LISTED ENTRIES:
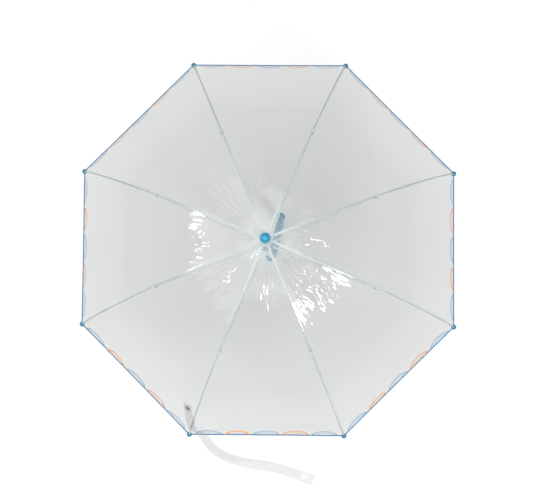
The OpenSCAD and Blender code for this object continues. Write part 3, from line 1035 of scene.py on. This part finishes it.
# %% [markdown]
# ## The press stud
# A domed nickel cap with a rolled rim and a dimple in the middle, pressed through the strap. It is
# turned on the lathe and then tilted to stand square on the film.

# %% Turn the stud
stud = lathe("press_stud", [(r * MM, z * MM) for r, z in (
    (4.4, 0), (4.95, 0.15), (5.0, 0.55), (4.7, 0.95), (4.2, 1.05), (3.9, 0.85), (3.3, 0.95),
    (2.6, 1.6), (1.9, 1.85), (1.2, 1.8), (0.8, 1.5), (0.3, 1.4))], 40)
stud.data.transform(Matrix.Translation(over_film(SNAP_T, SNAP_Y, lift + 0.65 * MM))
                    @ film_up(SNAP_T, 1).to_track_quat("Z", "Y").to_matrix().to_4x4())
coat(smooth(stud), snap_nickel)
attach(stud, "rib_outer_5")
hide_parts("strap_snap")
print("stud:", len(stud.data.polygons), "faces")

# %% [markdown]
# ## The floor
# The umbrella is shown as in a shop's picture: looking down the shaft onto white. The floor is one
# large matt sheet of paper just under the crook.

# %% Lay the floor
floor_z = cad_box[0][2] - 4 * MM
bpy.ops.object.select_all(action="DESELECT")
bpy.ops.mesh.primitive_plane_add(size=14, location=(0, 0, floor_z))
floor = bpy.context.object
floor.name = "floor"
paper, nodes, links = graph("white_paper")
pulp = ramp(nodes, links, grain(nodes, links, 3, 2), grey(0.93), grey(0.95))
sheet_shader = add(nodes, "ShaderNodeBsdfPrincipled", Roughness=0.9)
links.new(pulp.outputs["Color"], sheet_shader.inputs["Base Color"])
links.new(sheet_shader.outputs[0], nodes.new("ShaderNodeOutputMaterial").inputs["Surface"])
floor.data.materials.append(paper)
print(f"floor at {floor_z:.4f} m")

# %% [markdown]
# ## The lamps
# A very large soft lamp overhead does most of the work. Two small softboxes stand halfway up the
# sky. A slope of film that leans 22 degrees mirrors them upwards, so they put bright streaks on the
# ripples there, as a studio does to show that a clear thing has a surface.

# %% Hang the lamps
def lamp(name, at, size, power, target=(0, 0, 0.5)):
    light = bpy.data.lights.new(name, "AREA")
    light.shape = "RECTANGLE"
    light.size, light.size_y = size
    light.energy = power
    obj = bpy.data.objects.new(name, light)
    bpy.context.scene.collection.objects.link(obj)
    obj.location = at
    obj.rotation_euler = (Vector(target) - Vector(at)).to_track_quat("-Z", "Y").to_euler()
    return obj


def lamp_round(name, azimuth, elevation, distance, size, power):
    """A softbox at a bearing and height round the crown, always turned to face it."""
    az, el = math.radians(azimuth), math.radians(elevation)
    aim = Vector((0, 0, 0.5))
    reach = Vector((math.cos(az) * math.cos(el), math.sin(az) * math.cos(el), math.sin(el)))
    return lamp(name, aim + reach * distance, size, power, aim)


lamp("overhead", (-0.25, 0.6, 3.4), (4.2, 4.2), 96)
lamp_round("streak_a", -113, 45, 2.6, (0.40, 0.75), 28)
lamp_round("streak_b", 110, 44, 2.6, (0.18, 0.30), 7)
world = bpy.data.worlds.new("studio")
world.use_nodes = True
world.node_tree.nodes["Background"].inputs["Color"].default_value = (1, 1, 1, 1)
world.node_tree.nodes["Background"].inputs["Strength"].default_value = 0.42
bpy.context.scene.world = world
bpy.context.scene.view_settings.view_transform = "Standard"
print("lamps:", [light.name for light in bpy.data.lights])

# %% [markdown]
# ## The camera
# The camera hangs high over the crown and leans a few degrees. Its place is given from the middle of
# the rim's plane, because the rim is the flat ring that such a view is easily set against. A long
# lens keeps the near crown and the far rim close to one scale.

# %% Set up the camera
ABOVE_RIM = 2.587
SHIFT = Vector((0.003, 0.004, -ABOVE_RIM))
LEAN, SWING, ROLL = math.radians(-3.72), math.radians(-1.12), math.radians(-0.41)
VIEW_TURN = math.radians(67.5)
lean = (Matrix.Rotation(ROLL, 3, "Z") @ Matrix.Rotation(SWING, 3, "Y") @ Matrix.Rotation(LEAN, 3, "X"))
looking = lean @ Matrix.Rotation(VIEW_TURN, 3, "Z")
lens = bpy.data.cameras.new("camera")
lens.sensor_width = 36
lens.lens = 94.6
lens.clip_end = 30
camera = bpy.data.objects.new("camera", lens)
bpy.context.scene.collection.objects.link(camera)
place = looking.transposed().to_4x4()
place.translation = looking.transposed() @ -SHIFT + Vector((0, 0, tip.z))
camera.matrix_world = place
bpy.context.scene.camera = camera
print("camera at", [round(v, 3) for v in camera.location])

--

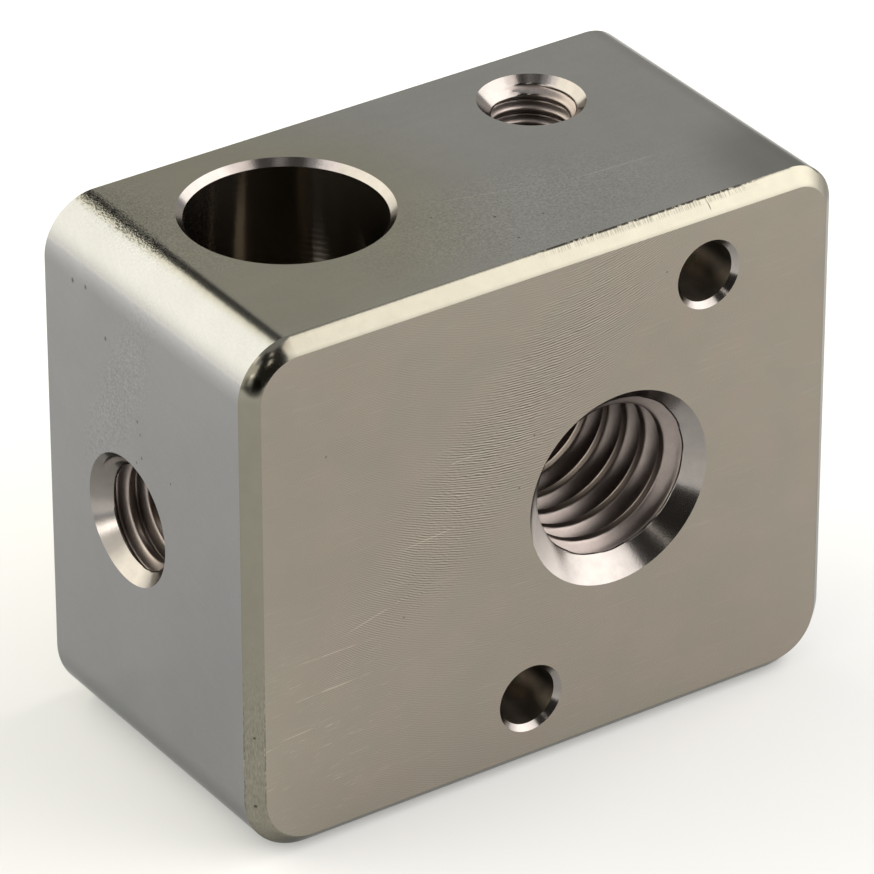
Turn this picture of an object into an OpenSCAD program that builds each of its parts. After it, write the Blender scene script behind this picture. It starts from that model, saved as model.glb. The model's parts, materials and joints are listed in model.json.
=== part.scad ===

---

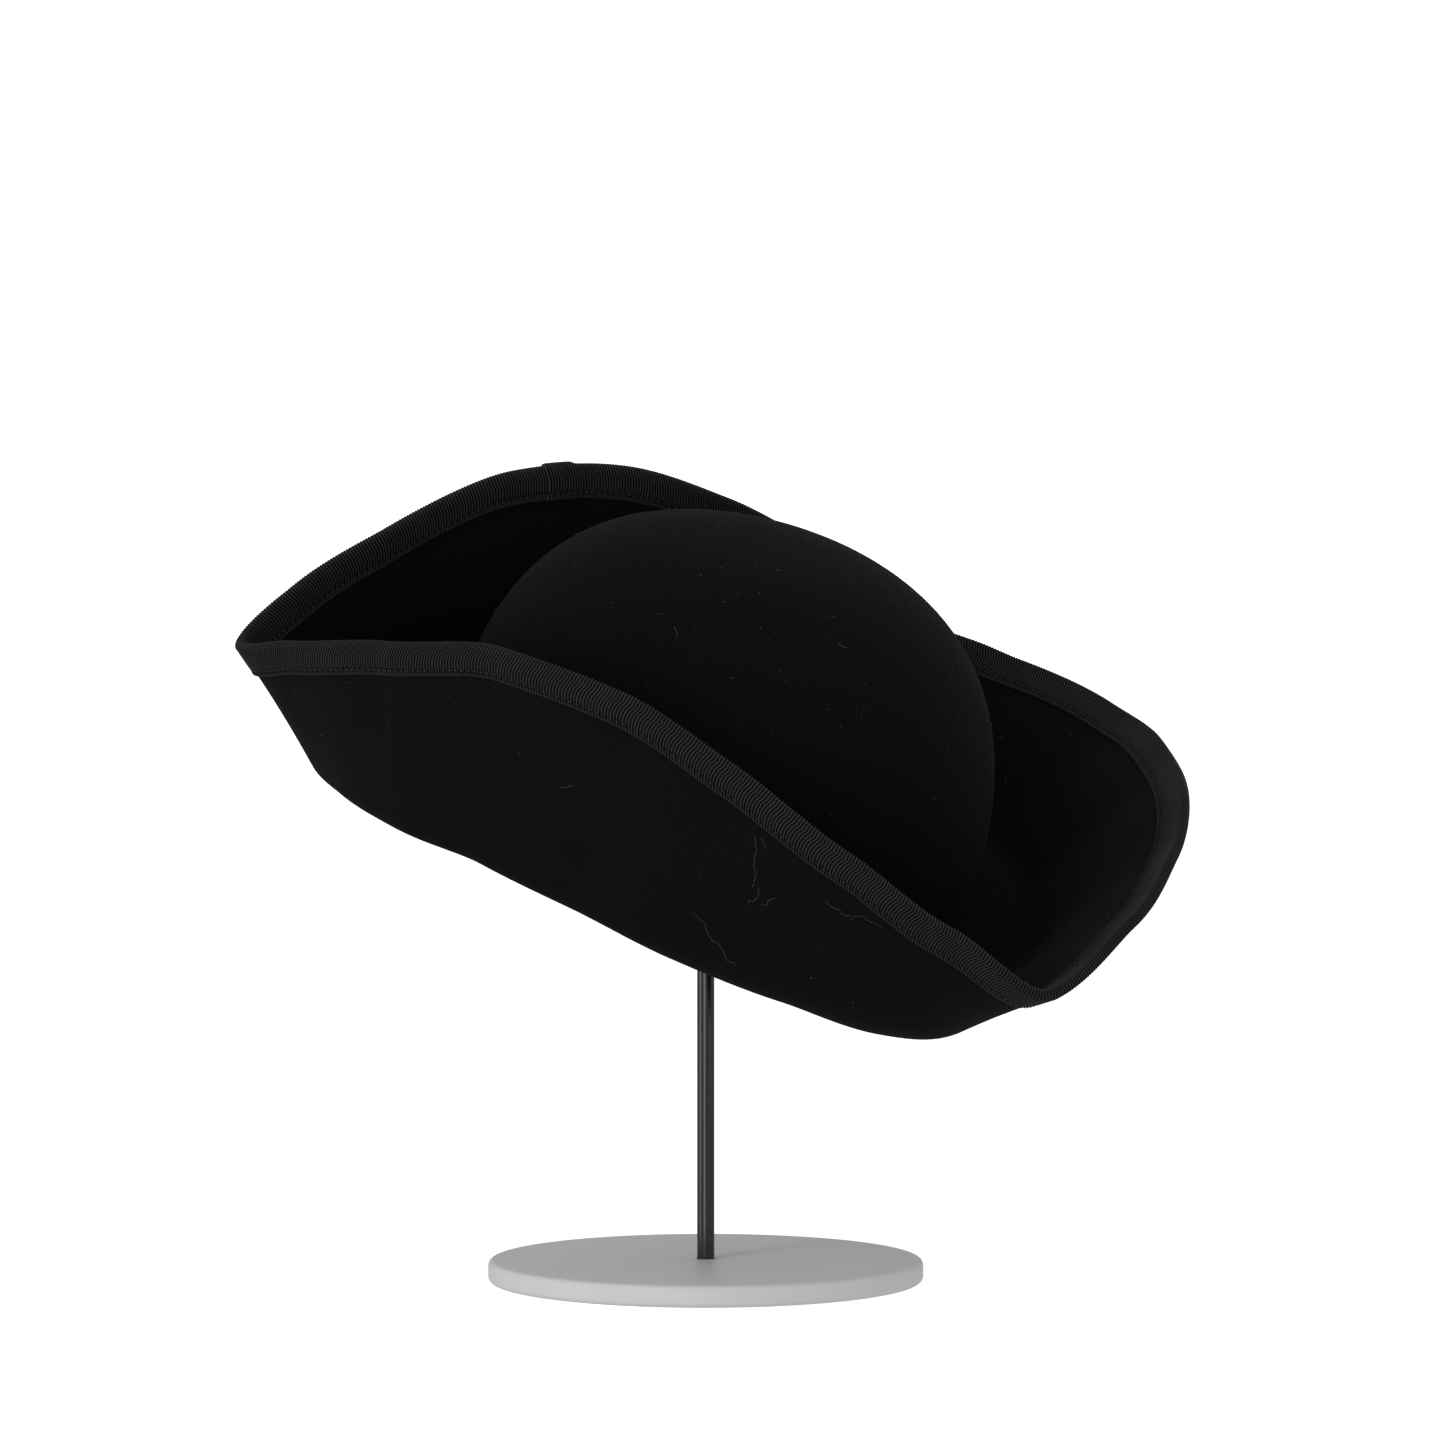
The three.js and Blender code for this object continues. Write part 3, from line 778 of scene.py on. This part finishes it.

PROBLEM: For this exercise, gather every line of the data that contains the word "OpenSCAD".

ANSWER TO THE PROBLEM:
The OpenSCAD and Blender code for this object continues. Write part 3, from line 1035 of scene.py on. This part finishes it.
Turn this picture of an object into an OpenSCAD program that builds each of its parts. After it, write the Blender scene script behind this picture. It starts from that model, saved as model.glb. The model's parts, materials and joints are listed in model.json.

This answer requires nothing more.